あなたも、私も仏の子 |
上大日尊より、下、六道の衆生の相に至るまで、
各各の威儀に住して種種の色相を顕わす。
並びにこれ大日尊の差別智印なり。
更に他身にあらず。
大日経 開題
上は大日如来から諸仏菩薩、諸天善神より、下は六道(天・人間・阿修羅・畜生・餓鬼・地獄界)の生あるものの姿に至るまで、各々の自分の特徴のある姿形をし、それにふさわしい住処にすんで、上から下まで種々さまざまな世界を形成している。この全ての世界を、み仏の深い悟りの境地から観見するならば、これらは、皆、大日如来のさまざまに姿を変えられた差別智印であって、み仏と同じく清らかで美しい心と身体をそなえている。さらに他の何者かの身体から生じたものではない・・・と。

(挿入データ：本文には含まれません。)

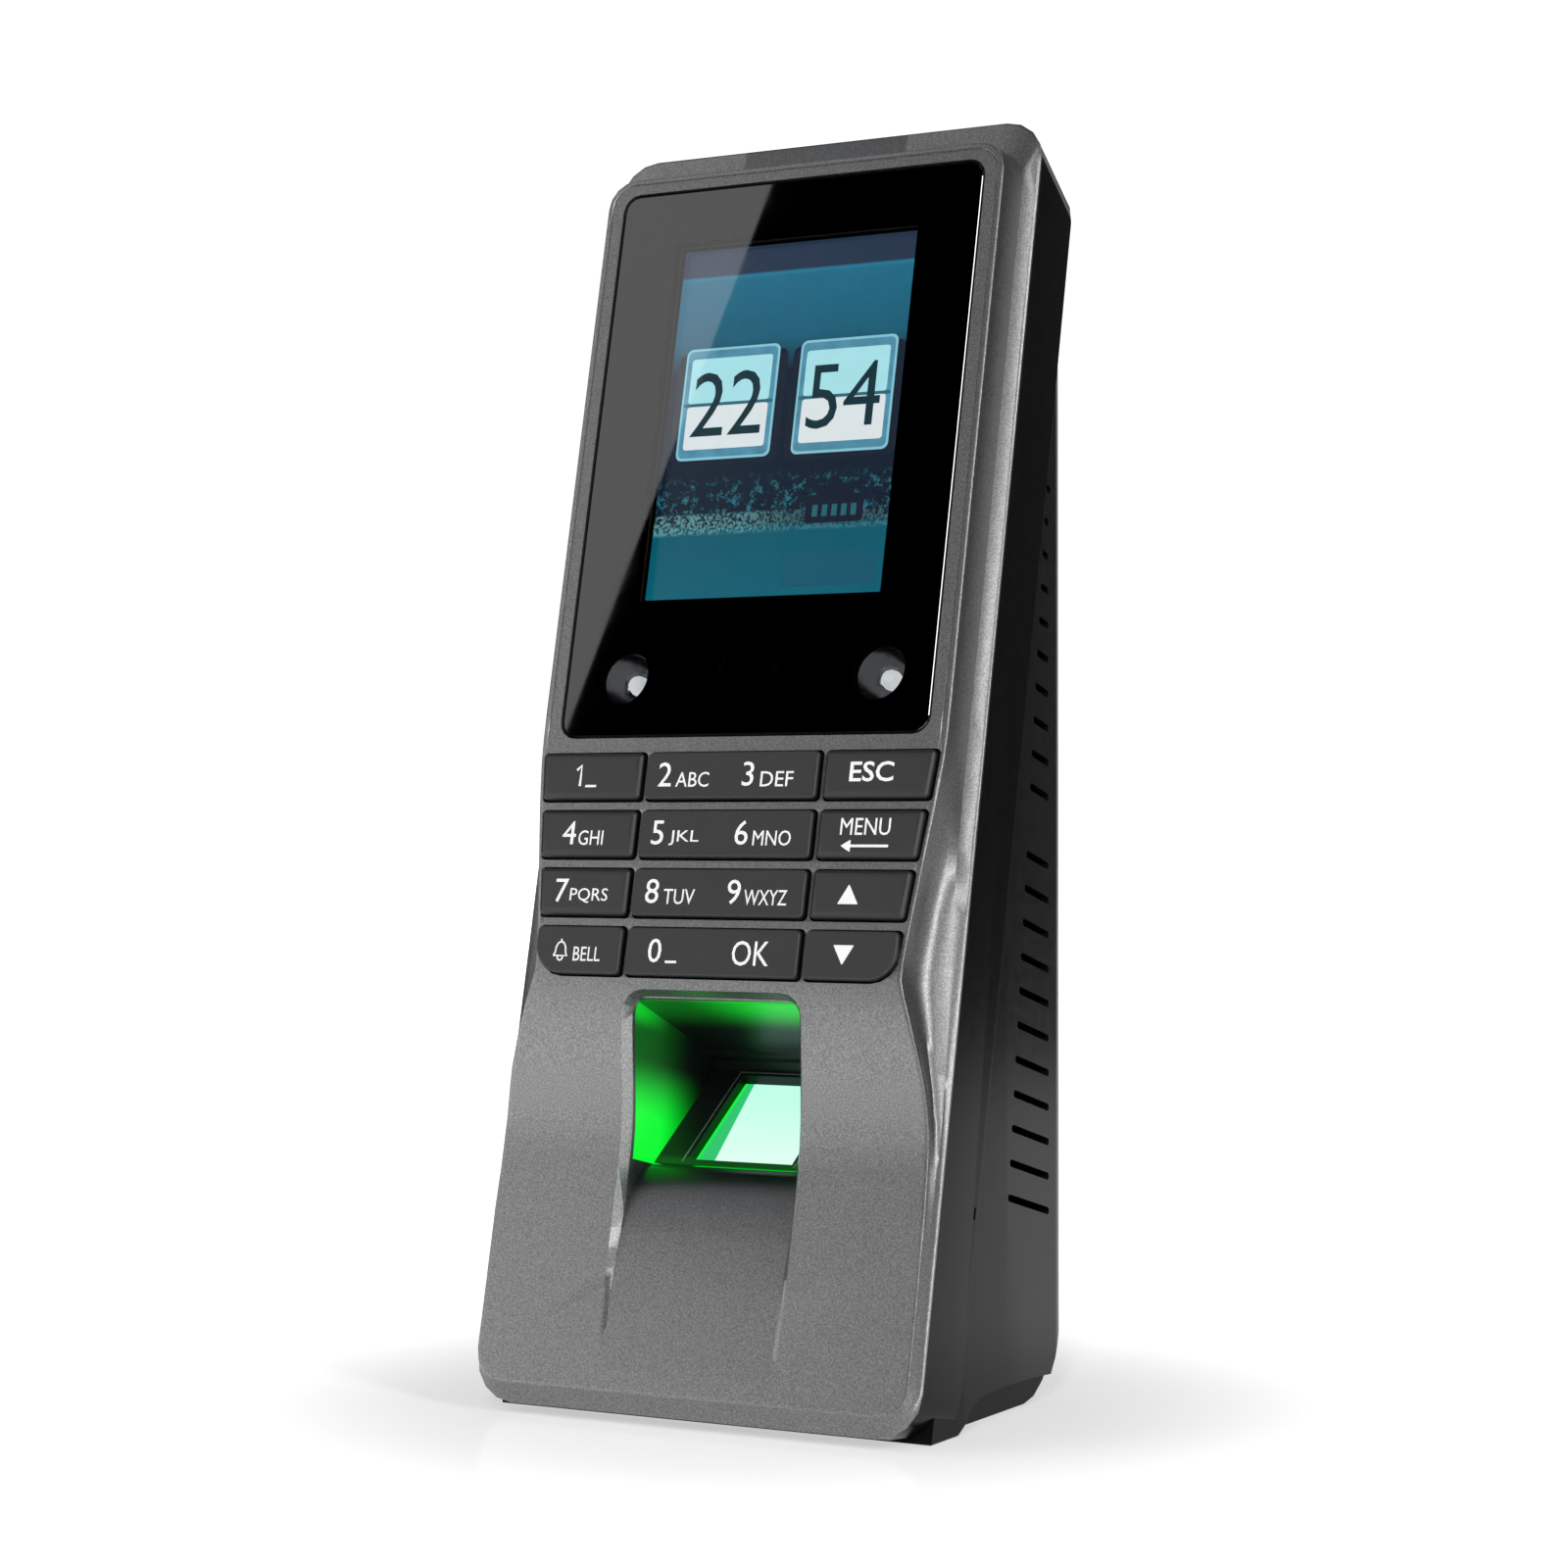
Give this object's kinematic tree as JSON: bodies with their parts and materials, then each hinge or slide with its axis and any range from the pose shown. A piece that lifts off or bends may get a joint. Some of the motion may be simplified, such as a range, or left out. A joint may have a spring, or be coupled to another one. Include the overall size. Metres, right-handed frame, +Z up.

この教えは「果上の法門」といって、お大師様が悟られた仏の境界をそのままお述べになったものです。あなたも仏の子、私も仏の子、その持場持場によってそれぞれの特色を発揮しながら、この世を荘厳しているみ仏の家族に他ならない。あなたも私も、大日如来の差別(一人ひとりの特徴をもった)智印(知恵と慈悲の活動をする主体)の一徳を法持して生きる、一聖衆(いちしょうじゅう)である。その生命の光を輝かして、一隅を照らす仏の子としての役目を持っている・・・と太鼓判を押して下さっているのである。